Turan Dursun ( 1934)- (6.9.1990)
yazar


eski müftü



1934 yılında Sivas’ın Şarkışla ilçesinin Yapaltın köyünde doğdu. İmam olan babası tarafından beş yaşındayken Ağrı’nın Tutak ilçesinde, kendisine Arapça okutacak hocaların yanına verildi. 8-9 yaşlarında Kürt mollalarının yanına bırakıldı. Bu arada Arapça okurken Kürtçe’yi de öğrendi.

Daha sonra Erzurum ve Muş illerine bağlı köylerde Kürt ve Çerkez hocalarda eğitim gördü.

Türkçe okuma yazmayı ancak 1955-57 yıllarında askerlik yaptığı sırada öğrendi. İlkokul diplomasını ise terhis olduktan sonra, dışarıdan sınava girerek aldı.

Bir süre İstanbul’da yüksek dereceli öğrencilere ve hocalara İslami ders dallarında Arapça eğitim verdi. Müftülük sınavını kazandı. Sırasıyla Tekirdağ, Sivas, Tokat, Manisa, Sinop illerinde ve ilçelerinde vaizlik ve müftülük yaptı.

1960’lı yılların başında görev yaptığı yerlerde komünist müftü yakıştırmasıyla anıldı.

1966 yılında TRT’ye geçti, birçok dini program hazırladı. TRT’de hazırladığı programlar, halk tarafından eleştirildi. Evrim Teorisi’ne yer verdiği ve dinsizlik yaptığı gerekçesiyle yayından kaldırıldı. TRT’deki prodüktörlük görevine son verildi, uzman olarak çalıştırıldı.
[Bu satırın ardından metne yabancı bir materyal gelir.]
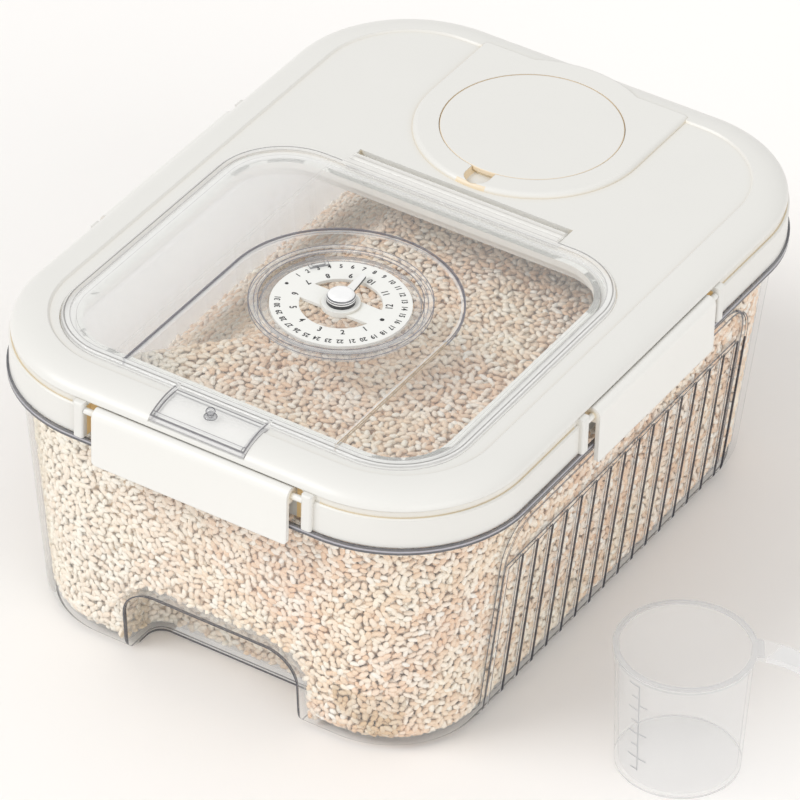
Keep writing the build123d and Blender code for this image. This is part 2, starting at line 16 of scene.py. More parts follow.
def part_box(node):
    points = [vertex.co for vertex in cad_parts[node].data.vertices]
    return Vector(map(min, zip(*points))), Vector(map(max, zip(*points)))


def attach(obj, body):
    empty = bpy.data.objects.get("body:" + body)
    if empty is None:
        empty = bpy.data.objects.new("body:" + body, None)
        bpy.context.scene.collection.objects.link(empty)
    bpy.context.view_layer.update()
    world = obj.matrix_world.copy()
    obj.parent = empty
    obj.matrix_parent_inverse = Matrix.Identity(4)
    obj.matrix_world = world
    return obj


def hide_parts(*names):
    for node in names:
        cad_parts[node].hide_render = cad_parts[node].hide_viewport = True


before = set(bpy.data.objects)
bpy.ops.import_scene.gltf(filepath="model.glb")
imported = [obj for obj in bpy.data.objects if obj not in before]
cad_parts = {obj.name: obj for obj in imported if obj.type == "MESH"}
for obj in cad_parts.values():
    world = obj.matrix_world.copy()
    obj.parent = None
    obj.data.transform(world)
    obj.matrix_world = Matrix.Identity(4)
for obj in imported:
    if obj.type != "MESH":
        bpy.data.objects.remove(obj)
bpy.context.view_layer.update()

# %% [markdown]
# The camera comes first, since everything else is judged through it. A product photograph is taken from
# far away with a long lens, so that the box hardly narrows towards the back. The three angles are turned
# into the camera's own axes: right, up and back.

# %% Camera
PHOTO_WIDTH = 800
FOCAL_PIXELS = 6161.7
AZIMUTH, ELEVATION, ROLL = math.radians(31.117), math.radians(36.931), math.radians(1.892)
back = Vector((math.sin(AZIMUTH) * math.cos(ELEVATION), -math.cos(AZIMUTH) * math.cos(ELEVATION),
               math.sin(ELEVATION)))
level_right = Vector((math.cos(AZIMUTH), math.sin(AZIMUTH), 0))
level_up = back.cross(level_right)
right = level_right * math.cos(ROLL) + level_up * math.sin(ROLL)
up = level_up * math.cos(ROLL) - level_right * math.sin(ROLL)
lens = bpy.data.cameras.new("photo_camera")
lens.sensor_width = 36
lens.lens = FOCAL_PIXELS / PHOTO_WIDTH * lens.sensor_width
lens.clip_end = 50
camera = bpy.data.objects.new("photo_camera", lens)
bpy.context.scene.collection.objects.link(camera)
turn = Matrix((right, up, back)).transposed()
camera.matrix_world = Matrix.Translation((1.21734, -2.01789, 1.84029)) @ turn.to_4x4()
bpy.context.scene.camera = camera
print("lens in mm:", round(lens.lens, 1))

# %% [markdown]
# Materials are built from nodes. Wiring them one by one hides the idea, so a value that runs between nodes
# is wrapped here, and ordinary sums on it add the Math nodes. `Recipe.node` makes any other node from its
# type, its settings and its inputs.


# %% Shader maths as plain expressions
def ink(red, green, blue):
    """A colour picked from a screen, 0 to 255, as the linear colour that a shader wants."""
    return tuple((c / 255 / 12.92) if c <= 10 else ((c / 255 + 0.055) / 1.055) ** 2.4
                 for c in (red, green, blue)) + (1,)


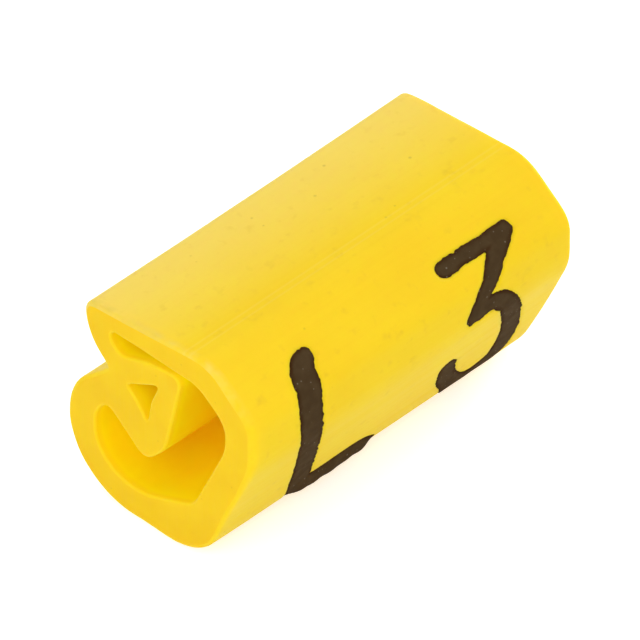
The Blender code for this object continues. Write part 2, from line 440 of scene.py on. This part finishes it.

6 Eylül 1990 tarihinde faili meçhul bir suikastle öldürüldü.

ESERİ

1.Ünlülere Mektuplar
Turan Dursun
Kaynak Yayınları / Turan Dursun ve Aydınlanma Dizisi

O'nu tanıyanlar ideolojik mücadelede nasıl coşkulu olduğunu bilirler. İşte bu mektuplar insanlığa seslenişlerin birer parçasıdır. Turan Dursun hiçbir insandan umudunu kesmemiştir. Her insana dürüsttür, açıktır, yalındır. İnsan ilişkilerinden ikiyüzlülüğü kovmuştur. "Dine, hele İslam'a dayanılarak politika olmaz." "İslam'da özgürlük var mıdır?" "En büyük halk değil; en büyük Allah" dedin. Dediğini basın yazdı, sen de yalanlamadın." Demirel'e, İnönü'ye, Ecevit'e... Turan Dursun soruyor.




HAKKINDA YAZILANLAR

1.Babam Turan Dursun
Abit Dursun
Kaynak Yayınları / Turan Dursun ve Aydınlanma Dizisi

... Öldürülmesinin üzerinden 1900 gün geçmesine rağmen babamın katlinin üzerindeki esrar perdesi kaldırılmamış, cinayet çözülememişti. Cinayet çözülemediği ya da çözülmek istenmediği gibi, vurulduğu gün evinden alınan sayısız çalışma ve özel eşyası da, yazılı ve sözlü tüm başvurularımıza karşın iade edilmemişti. Bu nedenle de, babam bizim gözümüzde ikinci kez öldürülmüştü ne yazık ki!..
Turan Dursun kimdi? Bilim adamı, Aydınlanmacı kimliğinin dışında nasıl biriydi? Nasıl bir eş... Nasıl bir arkadaş... Nasıl bir baba... Onun doğa sevgisini, onun insan sevgisini yaşadığı topluma anlatmak ve gelecek kuşaklara aktarmak bir borçtu, bir görevdi. Bu görevi, onunla otuz yılı birlikte geçirmiş olan benim yerine getirmem gerekiyordu."
Abit Dursun böyle anlatıyor kitabın öyküsünü. Kitapta, Turan Dursun'un kendi kaleminden yaşamöyküsünü, yazılarını, iki şiirini ve mektuplarını; ölümünden sonraki günlerde hakkında yazılanları da bulacaksınız.